Ed Seykota, one of the most profitable traders ever interviewed in Market Wizards, spoke openly about this. He said he often dreamed about his trades, and that when he ignored those dreams, he usually regretted it. In one story, he described dreaming of a market turning against him and waking up uneasy. The next day, he reduced exposure. By the end of the week, the market had reversed sharply. Seykota believed the dream wasn’t mystical. It was his brain processing hundreds of small market cues too subtle for his waking mind to piece together.
Van Tharp told a similar story from his work with professional traders. He found that traders who kept journals of both trades and dreams often discovered patterns. When a trader dreamed about markets, it wasn’t random. It often reflected inner conflict about risk or overconfidence. In several cases, those dreams marked key turning points: traders cutting exposure, tightening stops, or walking away entirely.
Even Jesse Livermore, decades before neuroscience explained any of this, wrote about what he called “visions” of turning points. He described feeling an overwhelming certainty to exit positions, sometimes without a chart-based reason.

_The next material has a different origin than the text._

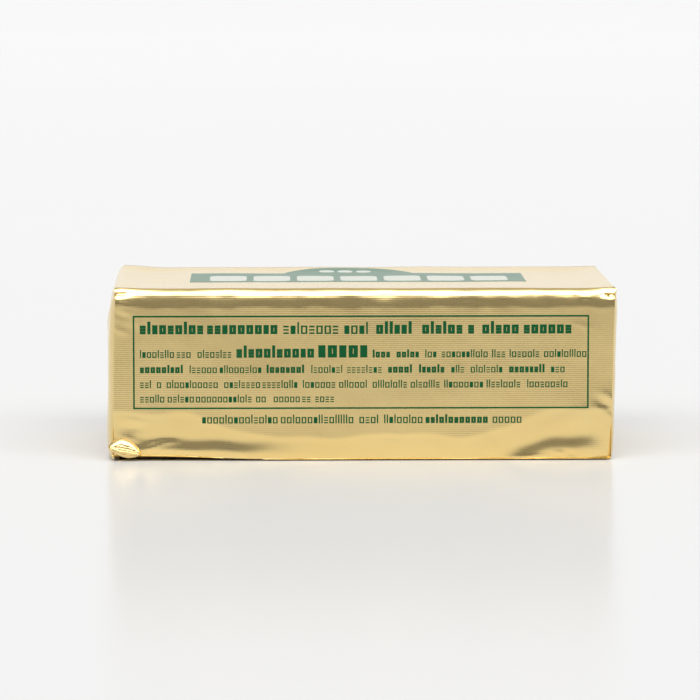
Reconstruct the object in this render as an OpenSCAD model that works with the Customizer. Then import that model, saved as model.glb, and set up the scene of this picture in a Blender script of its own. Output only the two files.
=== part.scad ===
// A half-pound block of butter in its foil wrapper.
// The sheet covers the top and both long sides in one piece, folds into a pair of
// crossed gussets on each end, and closes with overlapping flaps under the base.
// X runs along the block, -Y is the front, Z is up, and the block stands on z = 0.

/* [Block] */
// Length between the upright creases at the two ends
block_l = 114; // [90:0.2:140]
// Depth between the front and back creases
block_w = 56.6; // [44:0.2:80]
// Height from the resting plane to the top panel
block_h = 39.4; // [28:0.2:56]
// Sideways lean of the top over the base
lean = 0.8; // [0:0.1:2]

/* [Edges] */
// Height of the rolled edge along the top of each long side
roll_h = 2.4; // [1.6:0.2:6]
// Reach of that rolled edge in over the top panel
roll_w = 1.6; // [1:0.2:4]
// Radius of the long edges at the base
base_r = 1.2; // [0.8:0.1:4]
// Radius of the edges round each end
end_r = 0.8; // [0.4:0.1:2]

/* [Swell] */
// Swell of each end past its creases
end_swell = 1; // [0:0.1:2.5]
// Swell of the front and back panels
side_swell = 0.35; // [0:0.05:1]
// Sag of the middle of the top panel below its rim
top_sag = 0.45; // [0:0.05:1]
// Width of the rim round the top panel
rim_w = 7; // [3:0.5:12]

/* [Folds] */
// Height that one folded layer of foil adds
fold_t = 0.15; // [0.1:0.05:0.5]
// Width of the overlapped seam under the base
seam_w = 17; // [8:1:30]
// Reach of each end flap under the base
end_flap = 15; // [8:0.5:24]
// Rise of the pinched foil at the top corners
pinch_h = 0.3; // [0:0.05:1]
// Bulge of the tuck that is crumpled at the front's lower left corner
tuck = 0.5; // [0:0.1:1.5]

/* [Dents] */
// Depth of the hollow above the lip at the front's lower left
left_hollow = 0.7; // [0:0.1:1.5]
// Depth of the hollow at the front's lower right
right_hollow = 0.8; // [0:0.1:1.5]
// Depth of the knock in the front's right-hand crease
knock = 0.7; // [0:0.1:1.5]

/* [Hidden] */

half_l = block_l / 2;
half_w = block_w / 2;
// Two layers of flaps lie between the sheet and the resting plane.
sheet_z = 2 * fold_t;

// Numbers of steps along each stretch of the outline and of the length.
arc_steps = 3;
roll_steps = 4;
side_steps = 9;
across_steps = 14;
length_steps = 30;
cap_rings = 7;

// 0 below a, 1 above b, and smooth between them
function ease(a, b, v) =
    let (t = min(1, max(0, (v - a) / (b - a)))) t * t * (3 - 2 * t);
// 1 at the middle of a span of the given half width, 0 at its ends
function crown(v, half) = 1 - pow(min(1, abs(v) / half), 4);
// 1 at v = 0, falling to 0 at the given reach on each side
function mound(v, reach) = 1 - ease(0, reach, abs(v));
// Distance from point p to the line through a and b, seen flat
function off_line(p, a, b) =
    let (d = (b - a) / norm(b - a)) abs(d.x * (p.y - a.y) - d.y * (p.x - a.x));
// Share of the way from a to b at which p lies
function along(p, a, b) = (p - a) * (b - a) / ((b - a) * (b - a));
// A straight hollow from a to b, 1 deep, that fades out at both ends
function groove(p, a, b, reach) =
    mound(off_line(p, a, b), reach) * mound(along(p, a, b) - 0.5, 0.62);

// One quarter of an ellipse, as [y, z, normal y, normal z]
function bend(cy, cz, ry, rz, from, to, steps) =
    [for (i = [0 : steps])
        let (a = from + (to - from) * i / steps,
             n = [cos(a) / ry, sin(a) / rz] / norm([cos(a) / ry, sin(a) / rz]))
        [cy + ry * cos(a), cz + rz * sin(a), n.x, n.y]];
// A straight stretch between two bends, without its own ends
function stretch(a, b, steps, ny, nz) =
    [for (i = [1 : steps - 1])
        [a.x + (b.x - a.x) * i / steps, a.y + (b.y - a.y) * i / steps, ny, nz]];

// The outline of the block seen along its length, from the base round the back,
// over the top and down the front.
flat_w = half_w - base_r;
top_w = half_w - roll_w;
low_z = sheet_z + base_r;
high_z = block_h - roll_h;
outline = concat(
    stretch([-flat_w, sheet_z], [flat_w, sheet_z], across_steps, 0, -1),
    bend(flat_w, low_z, base_r, base_r, -90, 0, arc_steps),
    stretch([half_w, low_z], [half_w, high_z], side_steps, 1, 0),
    bend(top_w, high_z, roll_w, roll_h, 0, 90, roll_steps),
    stretch([top_w, block_h], [-top_w, block_h], across_steps, 0, 1),
    bend(-top_w, high_z, roll_w, roll_h, 90, 180, roll_steps),
    stretch([-half_w, high_z], [-half_w, low_z], side_steps, -1, 0),
    bend(-flat_w, low_z, base_r, base_r, 180, 270, arc_steps));
count = len(outline);

// Stations along the length, as [x, inset from the outline].
straight_l = half_l - end_r;
function end_bend(side, order) =
    [for (i = order)
        let (a = 90 * i / arc_steps)
        [side * (straight_l + end_r * sin(a)), end_r * (1 - cos(a))]];
stations = concat(
    end_bend(-1, [arc_steps : -1 : 1]),
    [for (i = [0 : length_steps]) [straight_l * (2 * i / length_steps - 1), 0]],
    end_bend(1, [1 : arc_steps]));

// Hollows and the knock in the front panel, at p = [x, z].
lip_z = sheet_z + 4.2;
function front_dents(p) =
    -left_hollow * groove(p, [-half_l, lip_z + 0.6], [-half_l * 0.35, lip_z + 0.4], 3)
    - right_hollow * groove(p, [half_l * 0.5, lip_z - 1], [half_l * 1.1, lip_z + 1.5], 3.5)
    - knock * groove(p, [half_l * 0.9, block_h * 0.38], [half_l * 1.1, block_h * 0.24], 3);
// The top panel sags inside its rim, and its corners are pinched up.
function top_relief(x, y) =
    pinch_h * ease(rim_w, 0, half_l - abs(x)) * ease(rim_w, 0, half_w - abs(y))
    - top_sag * ease(0, rim_w, half_l - abs(x)) * ease(0, rim_w, top_w - abs(y));
// Outward movement of the sheet at r on the outline; the base stays flat.
function relief(x, r) =
    let (middle_z = (low_z + high_z) / 2)
    r[3] < -0.01 ? 0
    : r[3] > 0.99 ? top_relief(x, r[0])
    : side_swell * crown(x, half_l) * crown(r[1] - middle_z, block_h / 2)
        + (r[2] < 0 ? front_dents([x, r[1]]) : 0);
// The top leans over the base, about the height at which the gussets cross.
cross_z = block_h - half_w;
function lean_over(p) = [p.x + lean * (p.z - cross_z) / block_h, p.y, p.z];

function sheet_point(station, r) =
    let (out = (station[1] < end_r ? relief(station[0], r) : 0) - station[1])
    lean_over([station[0], r[0] + r[2] * out, r[1] + r[3] * out]);

// On each end the panel from the top shows as a triangle between two gussets, whose
// free edges run down at 45 degrees from the top corners and cross.
function gusset_layers(y, z) =
    ease(-0.4, 0.4, half_w - y - (block_h - z)) < 1 || ease(-0.4, 0.4, half_w + y - (block_h - z)) < 1
    ? 2 - ease(-0.4, 0.4, half_w - y - (block_h - z)) - ease(-0.4, 0.4, half_w + y - (block_h - z))
    : 0;
function tuck_bulge(side, y, z) =
    side < 0 ? tuck * mound(y + flat_w, 5) * mound(z - low_z, 5) : 0;
function end_point(side, share, r) =
    let (edge = [r[0] - r[2] * end_r, r[1] - r[3] * end_r],
         y = edge.x * share,
         z = cross_z + (edge.y - cross_z) * share,
         rise = end_swell * (1 - pow(share, 5)) + fold_t * gusset_layers(y, z)
             + tuck_bulge(side, y, z))
    lean_over([side * (half_l + rise), y, z]);
shares = [for (i = [1 : cap_rings]) pow(i / (cap_rings + 1), 0.7)];
function end_ring(side, share) = [for (r = outline) end_point(side, share, r)];

module foil_sheet() {
    rings = concat(
        [for (share = shares) end_ring(-1, share)],
        [for (station = stations) [for (r = outline) sheet_point(station, r)]],
        [for (i = [cap_rings - 1 : -1 : 0]) end_ring(1, shares[i])]);
    pole = half_l + end_swell + 2 * fold_t;
    last = len(rings) * count;
    points = concat([for (ring = rings) each ring], [[-pole, 0, cross_z], [pole, 0, cross_z]]);
    walls = [for (k = [0 : len(rings) - 2], i = [0 : count - 1])
        let (j = (i + 1) % count, a = k * count, b = a + count)
        each [[a + i, b + j, a + j], [a + i, b + i, b + j]]];
    left_fan = [for (i = [0 : count - 1]) [last, i, (i + 1) % count]];
    right_fan = [for (i = [0 : count - 1])
        [last + 1, last - count + (i + 1) % count, last - count + i]];
    color("#c8ad66") polyhedron(points, concat(walls, left_fan, right_fan));
}

// The long flaps lie on the sheet, and the seam and the end flaps lie on them.
// Each layer runs up into the block, so that all of them are one solid.
module base_flaps() {
    reach_x = straight_l;
    color("#bfa35c") {
        translate([-reach_x, -flat_w, fold_t])
            cube([2 * reach_x, 2 * flat_w, 3 * fold_t]);
        translate([-reach_x, -seam_w / 2, 0])
            cube([2 * reach_x, seam_w, 3 * fold_t]);
        for (side = [-1, 1])
            scale([side, 1, 1])
                linear_extrude(height = 3 * fold_t)
                    polygon([[reach_x, -flat_w], [reach_x, flat_w],
                        [reach_x - end_flap, flat_w - end_flap],
                        [reach_x - end_flap, end_flap - flat_w]]);
    }
}

module wrapped_block() {
    union() {
        foil_sheet();
        base_flaps();
    }
}

wrapped_block();
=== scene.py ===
"""A half-pound block of butter wrapped in gold foil, standing on a pale floor.

The frame gives the block's box. The foil is shaped round it, creased, folded at the
ends and under the base, and printed in green. Lengths here are in millimetres until
they reach a mesh, which is in metres.
"""
import math
import random

import bpy
import numpy as np
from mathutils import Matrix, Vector


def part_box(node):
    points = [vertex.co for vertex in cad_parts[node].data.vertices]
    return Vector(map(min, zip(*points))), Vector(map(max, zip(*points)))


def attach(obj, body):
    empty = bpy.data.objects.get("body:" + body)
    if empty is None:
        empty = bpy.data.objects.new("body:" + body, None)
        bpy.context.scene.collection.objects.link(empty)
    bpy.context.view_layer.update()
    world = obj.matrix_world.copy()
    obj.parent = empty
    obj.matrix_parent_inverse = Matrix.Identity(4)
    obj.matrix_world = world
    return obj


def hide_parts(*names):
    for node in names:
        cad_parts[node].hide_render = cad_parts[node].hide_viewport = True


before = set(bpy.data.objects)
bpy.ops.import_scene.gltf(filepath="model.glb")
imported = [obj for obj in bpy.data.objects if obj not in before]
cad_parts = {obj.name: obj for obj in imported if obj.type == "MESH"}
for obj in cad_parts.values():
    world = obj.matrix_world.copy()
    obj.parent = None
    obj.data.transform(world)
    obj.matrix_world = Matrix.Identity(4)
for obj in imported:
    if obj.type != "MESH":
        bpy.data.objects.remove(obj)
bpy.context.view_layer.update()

MM = 0.001

# ---------------------------------------------------------------- the block's sizes
LOW, HIGH = (tuple(v / MM for v in corner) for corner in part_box("wrapped_block"))
# How far the ends and the sides swell past the creases that bound them.
END_SWELL = 1.3
SIDE_SWELL = 0.35
HALF_L = (HIGH[0] - LOW[0]) / 2 - END_SWELL
HALF_W = (HIGH[1] - LOW[1]) / 2 - SIDE_SWELL
TOP_Z = 39.4
# The underside of the sheet, which rests on the flaps under it.
SHEET_Z = 0.30
# The rolled top edge reaches this far down the side and in over the top.
ROLL_H = 2.4
ROLL_W = 1.6
BASE_R = 0.3
END_R = 0.5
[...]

One of his biographers noted that before the crash of 1929, Livermore reported “restless nights” and “a growing sense that something was breaking.” He started shorting heavily weeks before the collapse.
The science behind the intuition
Modern neuroscience gives these stories context. Studies from Princeton and Columbia show that the brain’s emotional centers (amygdala, ventromedial prefrontal cortex) light up milliseconds before conscious reasoning during uncertain decision-making. In simple terms, your subconscious often detects pattern shifts before you can logically describe them.
This is what traders like Seykota and Tharp were describing—pattern recognition below awareness. When the conscious mind is overloaded or in denial, those signals surface as dreams, intuition, or sudden unease.
The message in the dream
A dream about a trade doesn’t predict the market. It reveals you. It’s your subconscious trying to reconcile risk, attachment, or fear that your conscious mind refuses to face.
The corn trader’s dream didn’t foretell a top. It just forced him to see that he was risking millions for a few more cents.
Seykota’s dreams didn’t predict reversals. They signaled discomfort with exposure.
Livermore’s sleeplessness wasn’t a mystery. It was accumulated pattern memory pushing him to act.
When you dream about a position, it’s usually because the position has started owning you.
The best traders aren’t emotionless. They translate them. And sometimes, the translation comes in a dream.